Обратить внимание на все это следует уже хотя бы потому, что «нарратор и составитель текста» в разделе «Необходимое предуведомление», помеченном литерами «А, Б и С» и помещенном как раз в середине текста, сообщает, что это он «составил рукопись отдельными кусками, главками в произвольном порядке. В той именно заданной последовательности, в которой все здесь как бы перепутано»[292] (курсив мой. — Л.C.).
На мой вопрос, касающийся не порядка, но числа фрагментов, ДАП ответил в трех письмах-email:
1 июня 2007 г.: «44 части, так как это 4x11, и к тому же Алфавит с некоторыми повторными буквами»;
2 июня: «4 — число земли, 11 — сумма всех простых сакральных чисел (1, 3, 7)»;
3 июня: «Горизонталь земли и вертикаль трех сакральных чисел значит, что событие свершилось в полноте».
Описание сакральной символики всех названных в письмах ДАПа чисел выходит за пределы данной работы[293]. Тем не менее ее, как и соотношение горизонтали с вертикалью, как и сам процесс «выращивания из буквонтологемм стройного растения смысла»[294], следует иметь в виду, зная, насколько весомы все эти «параметры» в смысловом поле деятельности ДАПа.
Однако обратим внимание на общее число фрагментов, которые я в дальнейшем предпочитаю именовать «плоскостями слова», следуя в этом Хлебникову, назвавшему так фрагменты, составившие его сверхповесть «Зангези» (ее он, в свою очередь, охарактеризовал как «колоду плоскостей слова»).
Общее число «прозаических отрывков», составляющих «романическое собрание отдельных прозаических отрывков», — 44. Т. е. 22x2.

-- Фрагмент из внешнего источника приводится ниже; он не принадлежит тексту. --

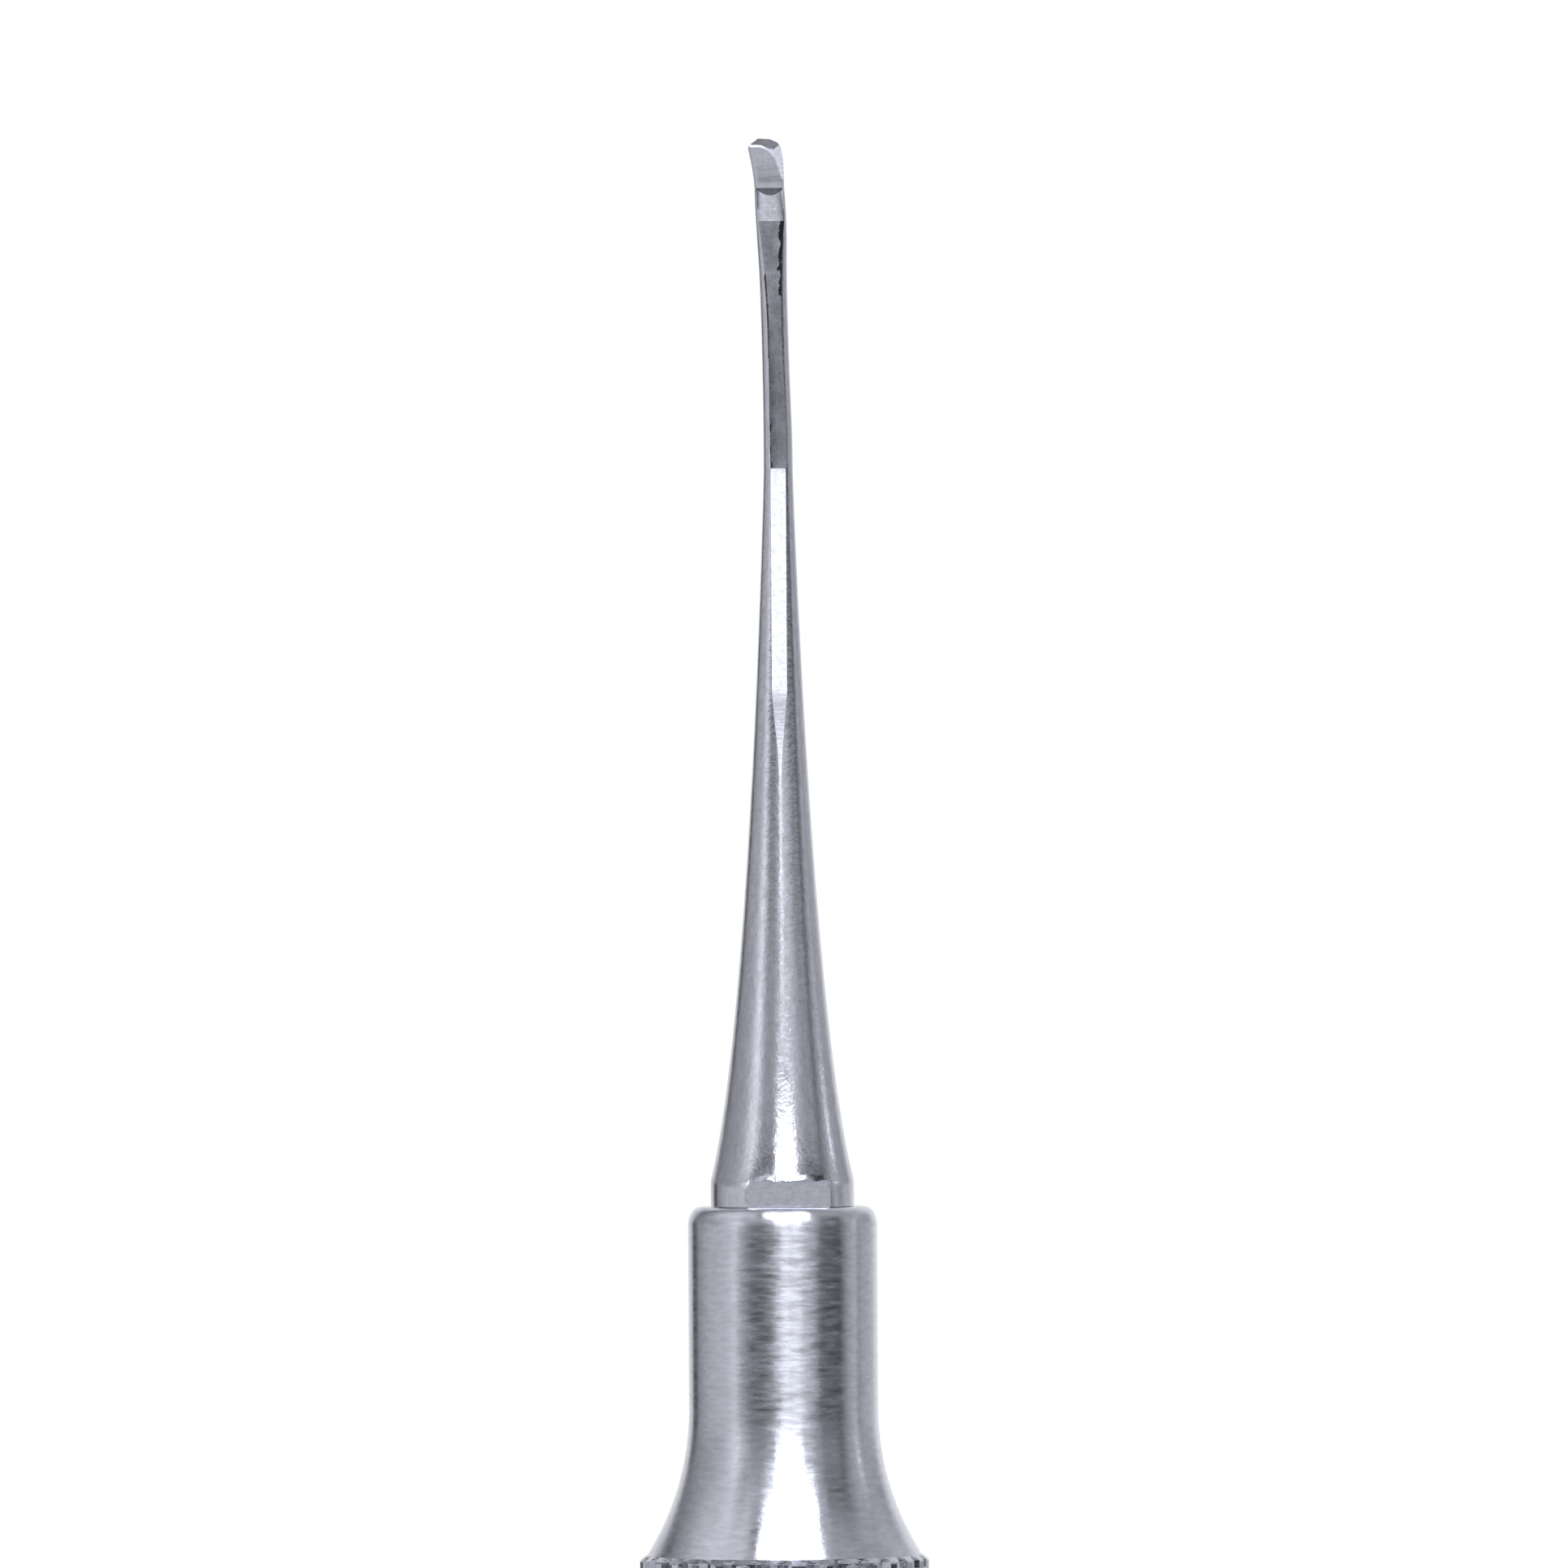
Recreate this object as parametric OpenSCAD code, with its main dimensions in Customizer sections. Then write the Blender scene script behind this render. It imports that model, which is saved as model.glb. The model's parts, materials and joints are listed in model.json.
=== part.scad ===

Число 22 в мире ДАПа весьма значимо.
В подтверждение этого сошлюсь на, по-моему, самый выразительный пример: по свидетельству друзей-сотрудников, дату последнего задуманного им перформанса — «вознесения» в шкафу (откуда доносился бы голос ДАПа в «диалоге» с его прежней магнитофонной записью) на 22-й этаж МГУ — ДАП назначил сам, и это было бы 7 июля (т. е. в 7-й месяц) 2007 года (т. е. 777), но, как известно, 5 июля руководство МГУ запретило «проведение акции» в стенах университета, а 6 июля ДАП попал в госпиталь. Обратим внимание и на анонс, написанный рукой ДАПа:
«Вознесение. Образ сидящего в шкафу, в скорлупе, в футляре, в шинели давно известен. Некий укрытый, ушедший из мира сего человек подвала и андерграунда тайного подвижничества — укрытый от внешних взглядов труд души и духа. Как тот же Св. Иероним в пещере, куда, наконец, проглядывает возносящий его к небесам луч высшего произволения. Так же, наконец, дождался и своего часа вознесения на 22-й этаж человек в шкафу за все свои страдания, муки, потерпленные от мира, как награда за необъявленные духовные подвиги… Соответственно, поручить это вознесение высшие силы не могли простым работникам подъема и перемещения простых физических и плотских тяжестей на разные высоты и расстояния. Для них это был бы рутинный нефиксированный скудно или щедро оплачиваемый физический труд. Нет, высшим силам на то потребны непрофессиональные руки тех, для кого это, в свою очередь, стало бы подвигом и трудом не мышц, но души и духа»[295].